É neste contexto que se insere o anúncio da Lei de Diretrizes Orçamentárias, feito esta semana, tirando do horizonte o compromisso de superávit no atual mandato.

Isoladamente, a medida vinha sendo até digerida pelo mercado, mas diante do cenário que se desenha para os próximos dois anos, ela vem sendo interpretada pelos agentes financeiros como um sinal preocupante.

Ciência política

Questionado com frequência por próceres do PT e do núcleo palaciano, Haddad sempre teve um bom faro para temas da ciência política. Foi dele, ainda como prefeito de São Paulo, o diagnóstico de que a direita avançaria e se constituiria num vetor de poder nacional surfando no auge da Lava-Jato.
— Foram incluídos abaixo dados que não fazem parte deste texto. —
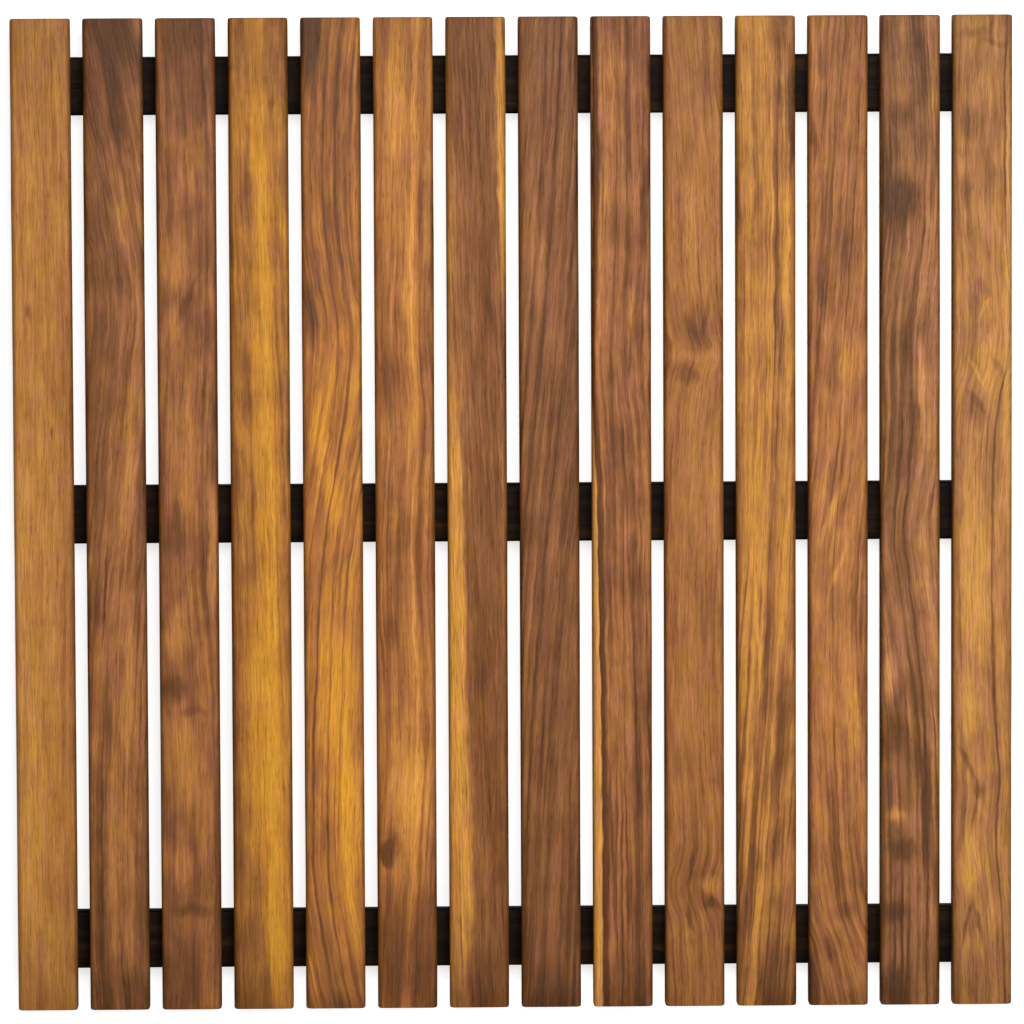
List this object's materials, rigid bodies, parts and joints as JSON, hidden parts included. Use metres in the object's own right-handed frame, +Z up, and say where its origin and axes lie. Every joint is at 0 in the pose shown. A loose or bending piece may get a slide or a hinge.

Professor acadêmico e mestre em filosofia, o ministro da Fazenda é um estudioso dos fenômenos sociais em curso no planeta e guarda distanciamento estratégico dos formuladores desenvolvimentistas que são majoritários na cúpula petista.

Ele atuou decisivamente na aliança de Lula com o ex-rival Geraldo Alckmin, que garantiu o terceiro mandato ao presidente. Naquela ocasião, já vislumbrando o vigor da máquina federal bolsonarista e o deslocamento de forças ideológicas que gravitavam no entorno do PSDB para a direita radical, Haddad prescreveu como única hipótese de triunfo para o lulismo uma aproximação com atores centristas e moderados, que ajudariam a consolidar a maioria apertadíssima que se viu confirmada nas urnas em outubro de 2022.

Dois anos depois e experimentando o período mais crítico de sua gestão na Fazenda, o ministro voltou a usar a mesma fórmula para chamar a atenção do chefe, hoje mais sensível a outros conselheiros no Planalto.

Presidente do Banco Central, Roberto Campos Neto: sucessão na liderança do BC é uma das principais pautas econômicas deste ano (André Ressel/BCB/Flickr)

Em entrevista concedida à Globonews exatamente no dia em que o Executivo tornou público o documento da LDO, tão barulhento no mercado, Haddad adotou tom inusual ao enviar seguidas mensagens a Lula.

Entre outros recados, disse que o presidente não é imbatível na tentativa de reeleição daqui a dois anos e que só a reedição coalizão do PT com parcela expressiva do centro daria segurança ao projeto eleitoral lulista de um quarto mandato. Segundo ele, o governo precisa entender os riscos que "continua correndo".

A retórica de Haddad, incrementada pelas oscilações do câmbio e pelas novas incertezas sobre a trajetória dos juros, visa também pautar a decisão mais importante do ano na seara macroeconômica: a sucessão de Roberto Campos Neto no Banco Central.

O ministro teme que se estabeleça uma linha direta entre a futura chefia da autoridade e o entorno presidencial, o que deterioraria rapidamente as percepções dos formadores de opinião do mercado, trazendo à tona um repique inflacionário e pressão sobre os juros.

Efeito Tarcísio

Haddad, por óbvio, advoga em causa própria ao insistir no namoro com o centro, visto que sua agenda fiscalista tem simpatia desse contingente de eleitores, insuficiente para vencer uma eleição, mas essencial para decidi-la.

O ministro deseja contar com o respaldo dos agentes financeiros e de setores substantivos do empresariado para conter o apetite por gastos que é o mantra dos ministérios políticos de Lula, sob os aplausos do fisiologismo que dá as cartas no Congresso Nacional.

A fala do ministro, contudo, não pode ser descolada do diagnóstico cada vez mais sólido no Planalto de que um novo fator desponta no xadrez eleitoral de 2026 —a possível candidatura do governador de São Paulo, Tarcísio de Freitas.

Tarcísio de Freitas, governador de São Paulo: político desponta como opção eleitoral de grande atração para eleitorado de centro em 2026 ( Francisco Cepeda/ Governo do Estado de SP/Flickr)

Prestes a se filiar ao PL, maior sigla do Legislativo, o ex-ministro de Jair Bolsonaro veste o figurino que pode capturar uma fração expressiva do mesmo centro que esteve com Lula erguendo a bandeira do respeito às instituições democráticas em 2022.

Articulado e bem avaliado no PIB, Tarcísio reuniria, no entendimento de aliados do presidente, os atributos para fazer o que se chama de ruptura da polarização pela direita clássica, altamente sedutora inclusive para os economistas que endossaram a bem-sucedida aliança Lula-Alckmin.

Ainda não são conhecidos os efeitos dos avisos de Haddad ao QG lulista, exceto a trivial reação beligerante do seu partido, o PT. O certo é que o ambiente de incertezas externas agudas na economia tende a antecipar decisões políticas que eram aguardadas apenas para o próximo biênio.